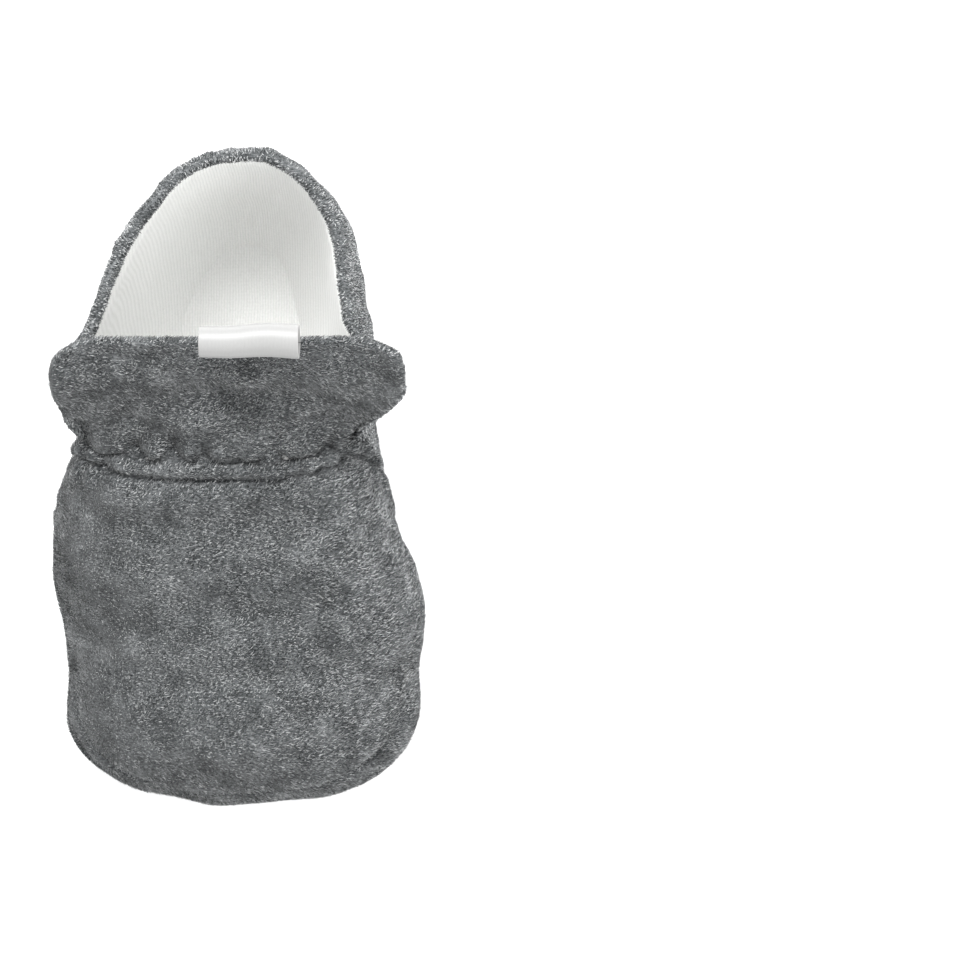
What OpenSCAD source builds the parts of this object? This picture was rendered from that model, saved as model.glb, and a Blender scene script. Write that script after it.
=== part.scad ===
// Soft fleece baby bootie, sole down: toe towards -Y, heel towards +Y, millimetres.
// The upper is two panels, a vamp and a heel piece, both lined. Elastics gather the
// ankle, and above the front casing the collar is a flap that folds forward.

/* [Bootie] */
// Length from toe to heel
boot_len = 123.6; // [120:0.2:128]
// Width across the toe box
toe_w = 70.4; // [64:0.2:74]
// Width across the ankle, at the side seams
ankle_w = 54.4; // [52:0.2:58]
// Height of the heel rim
heel_h = 51; // [48:0.5:54]
// How far the ankle leans to the left
ankle_lean = 1; // [0:0.2:2]
// Height of the fold line, where the collar starts
fold_h = 49.4; // [47:0.2:52]

/* [Sole] */
// Width of the sole across the toe
sole_toe_w = 58; // [54:0.5:62]
// Thickness of the fleece outsole
outsole_t = 2.5; // [2:0.1:3]
// Thickness of the wadding
wadding_t = 3; // [2:0.1:3.4]
// Thickness of the insole lining
insole_t = 0.9; // [0.6:0.1:1.2]

/* [Cloth] */
// Thickness of the fleece
fleece_t = 2.2; // [1.8:0.1:2.4]
// Thickness of the jersey lining
lining_t = 0.7; // [0.5:0.1:0.9]
// Width of the elastics
elastic_w = 5; // [4:0.5:6]
// Thickness of the elastics
elastic_t = 0.8; // [0.5:0.1:0.9]

/* [Collar] */
// Width of the collar along its top edge
collar_w = 64; // [60:0.5:66]
// Reach of the collar towards the heel
collar_back = 17; // [15:0.5:19]
// Rise of the collar above the fold line
collar_rise = 18.4; // [15:0.2:20]
// Width of the ribbon label
label_w = 18; // [12:0.5:20]
// Height of the label's loop
label_h = 8.4; // [6:0.2:9]
// Distance from the middle of the collar to the middle of the label
label_x = 4.4; // [-6:0.2:6]

/* [Seams] */
// Distance from one stitch to the next
stitch_pitch = 3; // [2.6:0.2:4]
// Thickness of the sewing thread
thread_d = 0.6; // [0.4:0.1:0.7]

/* [Hidden] */

toe_y = -boot_len / 2;
heel_y = boot_len / 2;
seam_foot_y = -8;                   // foot of the side seams, at the sole
seam_back = 20;                     // how far back the side seams swing on the way up
crown_forward = 5.5;                // how far the fold line's middle lies ahead of its ends
seam_gap = 0.9;                     // from the vamp's edge to the heel piece's
straight_y = 12;                    // the heel piece's plan is round behind this
round_s = 0.68;                     // share of the heel piece that is round
wing_flare = 6;                     // the heel rim flares out this far beside the collar
toe_round_len = 27;                 // from the toe tip to the full width
full_y = toe_y + toe_round_len;
toe_rise = 31;                      // height gained over the toe cap
base_z = outsole_t + 0.2;           // lower edge of the upper panels
rise = fold_h - base_z;
cloth_gap = 0.2;                    // air between two layers of cloth
wadding_z = outsole_t + 0.2;
insole_z = wadding_z + wadding_t + 0.2;
tuck_h = 15;                        // the walls bulge out over this height
tuck_y = 0.035;
lining_o = fleece_t + cloth_gap;    // depth of the lining below the outer face
channel = elastic_t + 0.4;          // room for an elastic between the two layers
front_casing = [0.932, 0.985];      // the front casing's lower and upper edges
heel_casing = [0.80, 0.95];
hinge_y = seam_foot_y + seam_back - crown_forward + 1.9;
hinge_z = fold_h - 0.6;
stitch_gap = 0.7;
toe_gap = 0.015;                     // start of the vamp's skin, clear of its pole

grey = [0.42, 0.44, 0.45];
light_grey = [0.55, 0.57, 0.58];
off_white = [0.93, 0.92, 0.88];

function smooth(t) = let (c = max(0, min(1, t))) c * c * (3 - 2 * c);
function bump(t, lo, hi, soft) = smooth((t - lo + soft) / soft) * smooth((hi + soft - t) / soft);
function spow(x, p) = sign(x) * pow(abs(x), p);
function toe_round(y, o) = sqrt(max(0, 1 - pow(max(0, (full_y - y) / (toe_round_len - o)), 3.2)));

// Half width and height of the body at y, o below its outer face
function body_half(y, o) =
    (toe_w / 2 - (toe_w - ankle_w) / 2 * smooth((y + 22) / 36) - o) * toe_round(y, o);
function body_height(y, o) =
    (toe_rise - o) * toe_round(y, o) + (rise - toe_rise) * pow(smooth((y + 47) / 55), 1.1);

// The walls tuck in to the narrower sole over their lowest stretch
function tuck(z) = pow(max(0, 1 - (z - base_z) / tuck_h), 2);
function narrow(y, z) = 1 - (1 - sole_toe_w / toe_w) * (1 - 0.66 * smooth((y + 30) / 40)) * tuck(z);

// How far the side seam lies behind its foot, at a fraction of the way up
function seam_swing(up) = seam_back * sin(90 * min(1, up / 0.8)) - crown_forward * pow(up, 8);

// The soft ankle stands a little to the left of the sole
function lean(y, z) =
    ankle_lean * smooth((y + 32) / 30) * (1 - smooth((y - 12) / 40)) * smooth(z / 14);

// Vamp: u runs over the foot from the left sole edge to the right, v from toe to fold line
vamp = function (u, v, o)
    let (phi = 90 - 90 * sign(u) * (1 - pow(1 - abs(u), 1.6)),
        y0 = toe_y + o + (seam_foot_y - toe_y - o) * (1 - cos(90 * v)),
        square = 2 / (2.2 + 2 * smooth((y0 + 52) / 44)),
        up = pow(sin(phi), square),
        y = y0 + seam_swing(up) * smooth((v - 0.3) / 0.7),
        z = base_z + body_height(y, o) * up)
    [body_half(y, o) * spow(cos(phi), square) * narrow(y, z) - lean(y, z),
        y * (1 - tuck_y * tuck(z)), z];

// Heel piece: s runs round the heel from the right side seam to the left, h from sole to rim
heel = function (s, h, o)
    let (side = max(0, (abs(s) - round_s) / (1 - round_s)),
        a = 90 * min(1, abs(s) / round_s),
        rim = heel_h - 10 * smooth((side - 0.25) / 0.75) - 1.2 * (1 - smooth(abs(s) / 0.3)),
        z = base_z + h * (rim - base_z),
        y0 = seam_foot_y + seam_gap + seam_swing(min(1, (z - base_z) / rise)),
        l = heel_y - straight_y - 3.4 * tuck(z) - o,
        y = straight_y + l * pow(cos(a), 0.87) - (straight_y - y0) * side,
        flare = wing_flare * pow(h, 3) * smooth((31 - y) / 13) * smooth((y - 2) / 12),
        w = body_half(y, 0) - 1.2 * h + 0.8 * sin(180 * h) + flare - o)
    [-sign(s) * w * pow(sin(a), 0.87) * narrow(y, z) - lean(y, z),
        y * (1 - tuck_y * tuck(z)), z];

// Collar: u runs across it, v from the fold line to the top edge
collar = function (u, v, o)
    let (side = pow(abs(u), 2.6),
        drop = 4.6 * pow(1 - v, 1.5) * side + 2.6 * v * side,
        sag = 2.2 * sin(180 * v) * (1 - side),
        x = u * (21.5 + (collar_w / 2 - 21.5) * pow(v, 0.6)),
        y = hinge_y - 0.6 + collar_back * v + 3 * side * (1 - v) - 1.5 * side * v,
        z = hinge_z + 1.2 + collar_rise * v - drop)
    [x - lean(y, z), y + 0.67 * (o + sag), z - 0.74 * (o + sag)];

// A closed sheet of cloth between two depths below a skin
module cloth(skin, u_span, v_span, grid, outside, inside) {
    nu = grid[0];
    nv = grid[1];
    function id(side, i, j) = (side * (nv + 1) + j) * (nu + 1) + i;
    function two(a, b, c, d) = [[a, c, b], [a, d, c]];
    points = [for (side = [0, 1], j = [0 : nv], i = [0 : nu])
        let (u = u_span[0] + (u_span[1] - u_span[0]) * i / nu,
            v = v_span[0] + (v_span[1] - v_span[0]) * j / nv)
        skin(u, v, side == 0 ? outside(u, v) : inside(u, v))];
    faces = [
        for (j = [0 : nv - 1], i = [0 : nu - 1]) each
            two(id(0, i, j), id(0, i + 1, j), id(0, i + 1, j + 1), id(0, i, j + 1)),
        for (j = [0 : nv - 1], i = [0 : nu - 1]) each
            two(id(1, i, j), id(1, i, j + 1), id(1, i + 1, j + 1), id(1, i + 1, j)),
        for (i = [0 : nu - 1]) each
            two(id(0, i, 0), id(1, i, 0), id(1, i + 1, 0), id(0, i + 1, 0)),
        for (i = [0 : nu - 1]) each
            two(id(0, i, nv), id(0, i + 1, nv), id(1, i + 1, nv), id(1, i, nv)),
        for (j = [0 : nv - 1]) each
            two(id(0, 0, j), id(0, 0, j + 1), id(1, 0, j + 1), id(1, 0, j)),
        for (j = [0 : nv - 1]) each
            two(id(0, nu, j), id(1, nu, j), id(1, nu, j + 1), id(0, nu, j + 1))];
    polyhedron(points, faces);
}

// Plan outline of the sole, o inside the upper's lower edge
function sole_outline(o) = concat(
    [for (k = [0 : 22]) let (p = vamp(-1, k / 22, o)) [p.x, p.y]],
    [for (k = [0 : 40]) let (p = heel(1 - k / 20, 0, o)) [p.x, p.y]],
    [for (k = [22 : -1 : 1]) let (p = vamp(1, k / 22, o)) [p.x, p.y]]);

module sole_layer(z, t, o) translate([0, 0, z]) linear_extrude(t) polygon(sole_outline(o));

// One run of thread through a list of points, a stitch between each pair
module stitches(points) {
    for (i = [0 : len(points) - 2]) {
        a = points[i];
        d = points[i + 1] - a;
        len = norm(d);
        translate(a + d * stitch_gap / 2 / len)
            rotate([0, acos(d.z / len), atan2(d.y, d.x)])
                cylinder(h = len - stitch_gap, d = thread_d, $fn = 16);
    }
}

module outsole() color(grey) sole_layer(0, outsole_t, -0.3);

module sole_wadding() color(off_white) sole_layer(wadding_z, wadding_t, 5);

module insole_lining() color(off_white) sole_layer(insole_z, insole_t, 4.4);

module vamp_outer() color(grey)
    cloth(vamp, [-1, 1], [toe_gap, 1], [34, 24], function (u, v) 0, function (u, v) fleece_t);

module vamp_lining() color(off_white)
    cloth(vamp, [-0.98, 0.98], [toe_gap + 0.03, 0.995], [32, 28],
        function (u, v) lining_o + channel * bump(v, front_casing[0], front_casing[1], 0.03),
        function (u, v) lining_o + lining_t + channel * bump(v, front_casing[0], front_casing[1], 0.03));

module front_elastic() color(light_grey)
    cloth(vamp, [-0.55, 0.55], front_casing + [0.003, -0.003], [24, 2],
        function (u, v) lining_o, function (u, v) lining_o + elastic_t);

module heel_outer() color(grey)
    cloth(heel, [-1, 1], [0, 1], [44, 16], function (s, h) 0, function (s, h) fleece_t);

module heel_lining() color(off_white)
    cloth(heel, [-0.99, 0.99], [0.01, 0.985], [40, 20],
        function (s, h) lining_o + channel * bump(h, heel_casing[0], heel_casing[1], 0.04),
        function (s, h) lining_o + lining_t + channel * bump(h, heel_casing[0], heel_casing[1], 0.04));

module heel_elastic() color(light_grey)
    cloth(heel, [-round_s, round_s], [heel_casing[0] + 0.01, heel_casing[0] + 0.01 + elastic_w / heel_h],
        [36, 2], function (s, h) lining_o, function (s, h) lining_o + elastic_t);

module collar_outer() color(grey)
    cloth(collar, [-1, 1], [0, 1], [30, 12], function (u, v) 0, function (u, v) fleece_t);

module collar_lining() color(off_white)
    cloth(collar, [-0.97, 0.97], [0.03, 0.98], [28, 11],
        function (u, v) lining_o, function (u, v) lining_o + lining_t);

// The label is a loop of ribbon that stands out of the collar's top seam
function loop_outline(w, h) = [for (t = [0 : 10 : 350]) [w * sin(t) * pow(sin(t / 2), 1.2), h / 2 * (1 - cos(t))]];

module label() color(off_white) {
    ribbon_t = 0.4;
    top = collar(0, 1, fleece_t / 2);
    translate([label_x - label_w / 2, top.y, top.z + 1.3]) rotate([90, 0, 90]) linear_extrude(label_w)
        difference() {
            polygon(loop_outline(3, label_h));
            translate([0, 2 * ribbon_t]) polygon(loop_outline(3 - 1.3 * ribbon_t, label_h - 3 * ribbon_t));
        }
}

module casing_stitches(v) {
    count = round(48 / stitch_pitch);
    stitches([for (k = [0 : count]) vamp(0.6 * (2 * k / count - 1), v, 0)]);
}

module casing_stitches_lower() color(light_grey) casing_stitches(front_casing[0] - 0.015);

module casing_stitches_upper() color(light_grey) casing_stitches(front_casing[1]);

module heel_casing_stitches() color(light_grey) {
    count = round(112 / stitch_pitch);
    stitches([for (k = [0 : count]) heel(round_s * (2 * k / count - 1), heel_casing[0] - 0.03, 0)]);
}

module side_seam_stitches() color(light_grey) {
    count = round(30 / stitch_pitch);
    for (side = [-1, 1])
        stitches([for (k = [0 : count]) vamp(side * (0.97 - 0.42 * k / count), 0.965, 0)]);
}

module sole_seam_stitches() color(light_grey) {
    ring = sole_outline(-0.2);
    stitches([for (k = [0 : len(ring)]) let (p = ring[k % len(ring)]) [p.x, p.y, outsole_t - 0.2]]);
}

module label_stitches() color(light_grey) {
    count = round((label_w - 2) / stitch_pitch * 1.5);
    top = collar(0, 0.93, 0);
    stitches([for (k = [0 : count])
        [label_x + (label_w - 2) * (k / count - 0.5), top.y, top.z]]);
}

outsole();
sole_wadding();
insole_lining();
vamp_outer();
vamp_lining();
front_elastic();
heel_outer();
heel_lining();
heel_elastic();
collar_outer();
collar_lining();
label();
casing_stitches_lower();
casing_stitches_upper();
heel_casing_stitches();
side_seam_stitches();
sole_seam_stitches();
label_stitches();
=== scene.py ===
"""A soft fleece baby bootie, sole down, with its toe towards -Y: lined, gathered at the
ankle by elastics, with a collar flap and a ribbon label."""
import math

import bpy
import numpy as np
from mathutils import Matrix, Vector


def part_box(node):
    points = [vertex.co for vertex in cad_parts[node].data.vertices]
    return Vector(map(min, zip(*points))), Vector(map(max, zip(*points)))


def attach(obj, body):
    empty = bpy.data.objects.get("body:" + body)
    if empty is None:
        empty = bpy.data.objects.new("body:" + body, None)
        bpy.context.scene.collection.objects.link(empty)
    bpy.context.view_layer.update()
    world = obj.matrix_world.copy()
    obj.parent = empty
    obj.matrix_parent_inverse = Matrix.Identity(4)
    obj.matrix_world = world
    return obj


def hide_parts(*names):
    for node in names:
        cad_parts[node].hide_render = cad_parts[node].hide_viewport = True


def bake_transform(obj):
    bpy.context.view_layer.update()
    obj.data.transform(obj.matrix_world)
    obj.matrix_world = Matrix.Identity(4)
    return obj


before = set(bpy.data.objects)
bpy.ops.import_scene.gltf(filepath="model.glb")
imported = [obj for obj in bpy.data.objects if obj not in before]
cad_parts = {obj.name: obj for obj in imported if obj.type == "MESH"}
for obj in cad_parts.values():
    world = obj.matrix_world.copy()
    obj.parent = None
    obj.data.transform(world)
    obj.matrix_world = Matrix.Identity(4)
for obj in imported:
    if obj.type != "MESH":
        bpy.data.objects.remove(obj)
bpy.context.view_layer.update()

MM = 0.001


# ---------------------------------------------------------------- studio
# The bootie stands on a white light table and is looked at from straight above, a little to
# its right. A wide soft light hangs over the heel, a weaker one stands off beside the toe,
# and the white room fills the shadows.
scene = bpy.context.scene
CAMERA_HEIGHT = 0.700
TABLE_WIDTH_SEEN = 0.189
SENSOR = 36.0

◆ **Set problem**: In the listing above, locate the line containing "module label_stitches() color(light_grey)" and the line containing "cad_parts[node].hide_render = cad_parts[node].hide_viewport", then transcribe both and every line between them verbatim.

◆ **Response for this exercise**:
module label_stitches() color(light_grey) {
    count = round((label_w - 2) / stitch_pitch * 1.5);
    top = collar(0, 0.93, 0);
    stitches([for (k = [0 : count])
        [label_x + (label_w - 2) * (k / count - 0.5), top.y, top.z]]);
}

outsole();
sole_wadding();
insole_lining();
vamp_outer();
vamp_lining();
front_elastic();
heel_outer();
heel_lining();
heel_elastic();
collar_outer();
collar_lining();
label();
casing_stitches_lower();
casing_stitches_upper();
heel_casing_stitches();
side_seam_stitches();
sole_seam_stitches();
label_stitches();
=== scene.py ===
"""A soft fleece baby bootie, sole down, with its toe towards -Y: lined, gathered at the
ankle by elastics, with a collar flap and a ribbon label."""
import math

import bpy
import numpy as np
from mathutils import Matrix, Vector


def part_box(node):
    points = [vertex.co for vertex in cad_parts[node].data.vertices]
    return Vector(map(min, zip(*points))), Vector(map(max, zip(*points)))


def attach(obj, body):
    empty = bpy.data.objects.get("body:" + body)
    if empty is None:
        empty = bpy.data.objects.new("body:" + body, None)
        bpy.context.scene.collection.objects.link(empty)
    bpy.context.view_layer.update()
    world = obj.matrix_world.copy()
    obj.parent = empty
    obj.matrix_parent_inverse = Matrix.Identity(4)
    obj.matrix_world = world
    return obj


def hide_parts(*names):
    for node in names:
        cad_parts[node].hide_render = cad_parts[node].hide_viewport = True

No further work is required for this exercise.